Furthermore, none of the recent events that have occurred in markets with high shares of renewables have been caused by over-reliance on renewables to provide sufficient electricity supplies. In spite of this, the fossil energy industry has a track record of seizing on any opportunity to promote the narrative that more fossil generation is needed and that the growing shift to renewables is undermining and driving up the cost of secure supplies.

To dispel many of the myths surrounding the causes of recent significant power outages, the toolkit looks at four case studies: Texas 2021, California 2020, Great Britain 2019 and South Australia 2016.
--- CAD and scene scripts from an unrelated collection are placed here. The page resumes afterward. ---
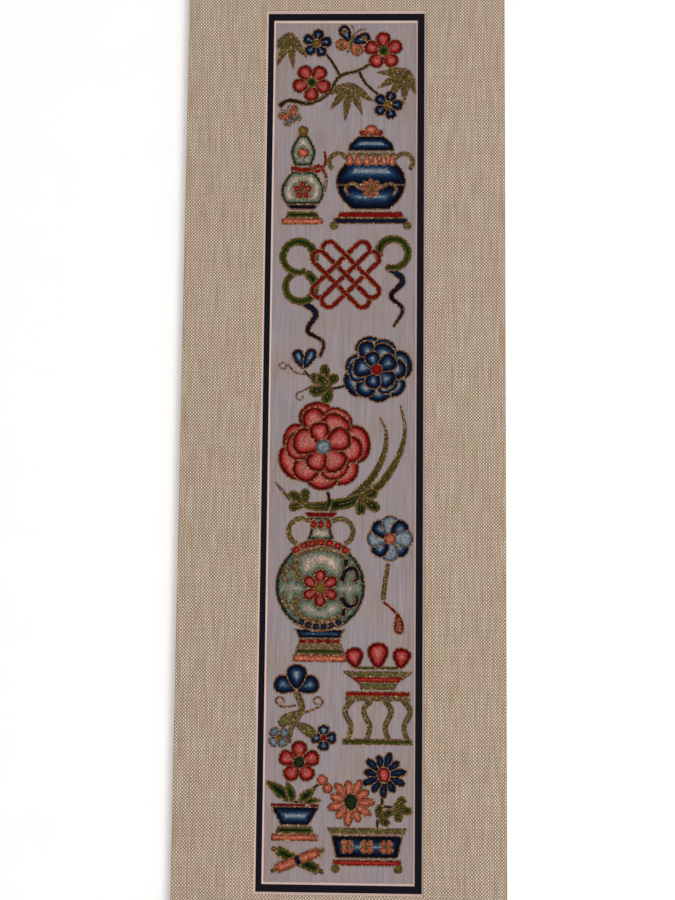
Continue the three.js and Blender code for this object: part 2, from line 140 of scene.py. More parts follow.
def oval(x, y, across, along=None, turn=0.0, count=28):
    along = across if along is None else along
    t = np.linspace(0, 2 * math.pi, count, endpoint=False)
    return place(np.stack([across * np.cos(t), along * np.sin(t)], 1), x, y, turn)


def petal(x, y, turn, length, width, count=30):
    """A petal rooted at (x, y): narrow there, round at the outer end."""
    t = np.linspace(0, 2 * math.pi, count, endpoint=False)
    along = (1 - np.cos(t)) / 2
    side = (width / 2) * np.sin(t) * (0.56 + 0.69 * along)
    return place(np.stack([length * along, side], 1), x, y, turn)


def leaf(x, y, turn, length, width, bend=0.0, count=12):
    u = np.arange(1, count) / count
    half = (width / 2) * np.sin(math.pi * u**0.8)
    right = np.stack([length * u, bend * u * u - half], 1)
    left = np.stack([length * u, bend * u * u + half], 1)[::-1]
    return place(np.vstack([[(0, 0)], right, [(length, bend)], left]), x, y, turn)


def spline(path, steps):
    """Points and unit directions along a smooth line through given points."""
    p = np.array(path, float)
    last = len(p) - 1
    spots = []
    for i in range(steps + 1):
        at = last * i / steps
        k = min(int(at), last - 1)
        w = at - k
        a, b, c, d = (p[min(max(k + j, 0), last)] for j in (-1, 0, 1, 2))
        v0, v1 = (c - a) / 2, (d - b) / 2
        cubic = (2 * b - 2 * c + v0 + v1) * w**3 + (-3 * b + 3 * c - 2 * v0 - v1) * w**2
        spots.append(cubic + v0 * w + b)
    spots = np.array(spots)
    ahead = np.gradient(spots, axis=0)
    return spots, ahead / np.linalg.norm(ahead, axis=1, keepdims=True)


def ribbon(path, width, end_width=None):
    """A strip of cord or stem along a smooth line."""
    end_width = width if end_width is None else end_width
    steps = 8 * (len(path) - 1)
    spots, ahead = spline(path, steps)
    half = np.linspace(width, end_width, steps + 1)[:, None] / 2
    side = np.stack([-ahead[:, 1], ahead[:, 0]], 1) * half
    return place(np.vstack([spots - side, (spots + side)[::-1]]))


def arc(x, y, radius, start, end, width, end_width=None, steps=26):
    """Part of a ring, from one angle to another."""
    end_width = width if end_width is None else end_width
    t = np.radians(np.linspace(start, end, steps + 1))
    half = np.linspace(width, end_width, steps + 1) / 2
    ray = np.stack([np.cos(t), np.sin(t)], 1)
    outer, inner = ray * (radius + half)[:, None], ray * (radius - half)[:, None]
    return place(np.vstack([outer, inner[::-1]]), x, y)


def half_width(rows, height):
    """Half the width of a turned vessel at a height, smooth between rows of (height, half width)."""
    last = len(rows) - 1
    i = max([k for k in range(last) if rows[k][0] <= height], default=0)

    def slope(j):
        a, b = rows[max(j - 1, 0)], rows[min(j + 1, last)]
        return (b[1] - a[1]) / (b[0] - a[0])

    span = rows[i + 1][0] - rows[i][0]
    u = (height - rows[i][0]) / span
    rise = (rows[i + 1][1] - rows[i][1]) * (3 * u**2 - 2 * u**3)
    start = slope(i) * span * (u**3 - 2 * u**2 + u)
    end = slope(i + 1) * span * (u**3 - u**2)
    return rows[i][1] + rise + start + end


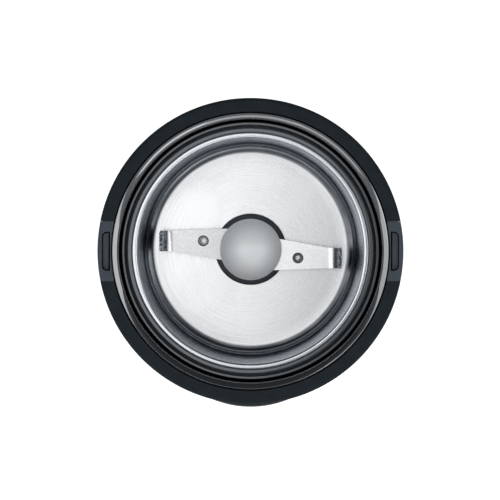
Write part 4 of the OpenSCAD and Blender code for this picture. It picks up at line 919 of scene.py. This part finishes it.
class GRINDER_OT_housing(bpy.types.Operator):
    """Build the tapered housing with its button frame, cord pad, ribs, bosses and shelves"""
    bl_idname = "grinder.housing"
    bl_label = "Build Housing"
    bl_options = {"REGISTER", "UNDO"}

    def execute(self, context):
        corner = BASE_R - EDGE_R
        lip = 0.3 * MM
        points = [(OPENING_R, SHELL_LOW + lip)] + arc(OPENING_R + lip, SHELL_LOW + lip, lip, 180,
                                                      270, 3)[1:]
        points += arc(corner, SHELL_LOW + EDGE_R, EDGE_R, -90, 0, 20)
        points += [(BASE_R, STRAIGHT_Z), (shell_r(SHELL_HIGH - 1.0 * MM), SHELL_HIGH - 1.0 * MM)]
        points += arc(SHELL_TOP_R - lip, SHELL_HIGH - lip, lip, 0, 90, 3)
        # the groove of the collar's snap hooks
        inner = SHELL_TOP_R - WALL
        groove = SHELL_HIGH - 9.0 * MM
        points += [(inner, SHELL_HIGH), (inner, groove + 2.6 * MM),
                   (inner + 0.9 * MM, groove + 2.6 * MM)]
        points += [(inner + 0.9 * MM, groove), (inner, groove)]
        points += [(BASE_R - WALL, STRAIGHT_Z)]
        points += arc(corner, SHELL_LOW + EDGE_R, EDGE_R - WALL, 0, -90, 12)
        points += [(OPENING_R, SHELL_LOW + WALL), (OPENING_R, SHELL_LOW + lip)]
        housing = turn("housing_shell", points)
        combine(housing, [button_bar("window", BUTTON_GAP + 1.2 * MM)])
        combine(housing, [button_frame()], "UNION")
        # pad and hole of the cord's gland
        pad = bar("pad", rounded(16.2 * MM, 16.2 * MM, 3.0 * MM), BASE_R - 1.9 * MM,
                  BASE_R + 0.6 * MM)
        lay(pad, (-90.0, 0.0, 0.0), (0.0, 0.0, GLAND_Z))
        soften(pad, 0.25 * MM, 3, 50.0)
        combine(housing, [pad], "UNION")
        hole = bar("hole", rounded(11.2 * MM, 11.2 * MM, 1.5 * MM), BASE_R - 5.0 * MM,
                   BASE_R + 5.0 * MM)
        combine(housing, [lay(hole, (-90.0, 0.0, 0.0), (0.0, 0.0, GLAND_Z))])
        extra = []
        for degrees in RIB_ANGLES:
            rib = block("rib", (48.9 * MM, -RIB_HALF, SHELL_HIGH - 22.0 * MM),
                        (52.6 * MM, RIB_HALF, SHELL_HIGH - 2.0 * MM),
                        0.2 * MM, 1)
            extra.append(swing(rib, degrees))
        for degrees in DIAGONALS:
            tall = 5.5 * MM
            boss = turn("boss", [
                (POLE, PLATE_TOP + tall - BOSS_SKIN), (PILOT_R, PLATE_TOP + tall - BOSS_SKIN),
                (PILOT_R, PLATE_TOP), (BOSS_R, PLATE_TOP), (BOSS_R, PLATE_TOP + tall),
                (POLE, PLATE_TOP + tall)], 48)
            shift(boss, BOSS_RING, 0.0, 0.0)
            web = block("web", (45.4 * MM, -RIB_HALF, PLATE_TOP + 0.05 * MM),
                        (BASE_R - 1.0 * MM, RIB_HALF, PLATE_TOP + tall - 0.05 * MM))
            combine(boss, [web], "UNION")
            extra.append(swing(boss, degrees))
        extra += [shelf(degrees) for degrees in (0.0, 180.0, 270.0)]
        for _, degrees in SIDES:
            pin = turn("pin", [
                (POLE, SHELF_Z + 1.0 * MM), (1.2 * MM, SHELF_Z + 1.0 * MM),
                (1.2 * MM, SHELF_Z + 4.8 * MM),
                (1.0 * MM, SHELF_Z + 5.0 * MM), (POLE, SHELF_Z + 5.0 * MM)], 32)
            shift(pin, SPRING_X, 0.0, 0.0)
            extra.append(swing(pin, degrees))
        combine(housing, extra, "UNION")
        settle(housing)
        dress(housing, "Housing Plastic", "base", "housing")
        return {"FINISHED"}


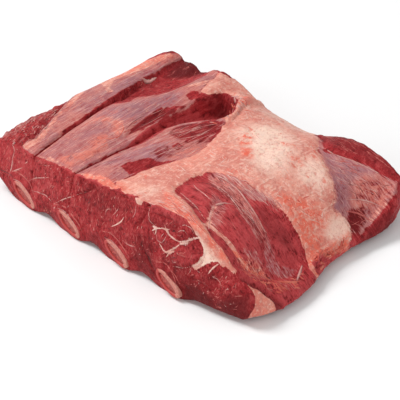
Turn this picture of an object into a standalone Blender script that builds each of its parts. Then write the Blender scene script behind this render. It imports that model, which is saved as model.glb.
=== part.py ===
"""Raw beef short ribs: one bone-in slab, cut square across four ribs.

The slab lies on its bone side. X runs across the ribs, Y along them from the near cut face to the
far one, and Z is up. The origin is at the middle of the slab's footprint, on the surface it lies on.
"""

import math

import bmesh
import bpy
import numpy as np
from mathutils import noise

MM = 0.001

# The ribs: their pitch sets the scale of the whole piece.
RIB_COUNT = 4
RIB_PITCH = 52.0
FIRST_RIB_X = -88.0
RIB_WIDTH = 27.0
RIB_THICKNESS = 11.5
RIB_TILT = math.radians(-25.0)
RIB_CENTRE_Z = 9.6
RIB_PROUD = 0.5
CORTEX_WALL = 3.2
MARROW_RECESS = 0.6
CLEARANCE = 0.35
RIB_SIDES = 22
MARROW_SIDES = 14

# Middle of the footprint in the frame that the numbers below are drawn in.
ORIGIN = (6.1, 0.0)

# The slab's footprint: its four edges, each given at knots along its length.
NEAR_Y = -97.0
FAR_Y = 95.0
NEAR_LEAN_BACK = 8.0
NEAR_KNOTS = (-131.0, -100.0, 60.0, 90.0, 112.0, 131.0)
NEAR_EDGE = (-96.0, -97.0, -97.0, -94.5, -91.0, -86.0)
SIDE_KNOTS = (-97.0, -90.0, -78.0, -62.0, -42.0, -22.0, 4.0, 36.0, 74.0, 95.0)
LEFT_EDGE = (-128.0, -130.0, -131.0, -131.0, -130.5, -130.0, -130.0, -130.5, -129.0, -121.0)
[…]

These case studies prove it is important that advocates for a clean energy transition can set the record straight quickly, credibly and substantively. This package equips advocates with information and tools to respond quickly to the misinformation that spreads rapidly in the wake of power grid reliability events, and in particular:

  • introduces the advocate to reliability events, and their causes and consequences; 
  • provides a checklist for advocates to understand and analyse emerging reliability events (a separate, interactive checklist can be downloaded here: Power Grid Rapid Response Checklist);
  • provides holding lines for advocates during the information vacuum that normally proceeds a reliability event;
  • explains why large-scale reliability events are almost always caused by network failures and not renewable electricity generation.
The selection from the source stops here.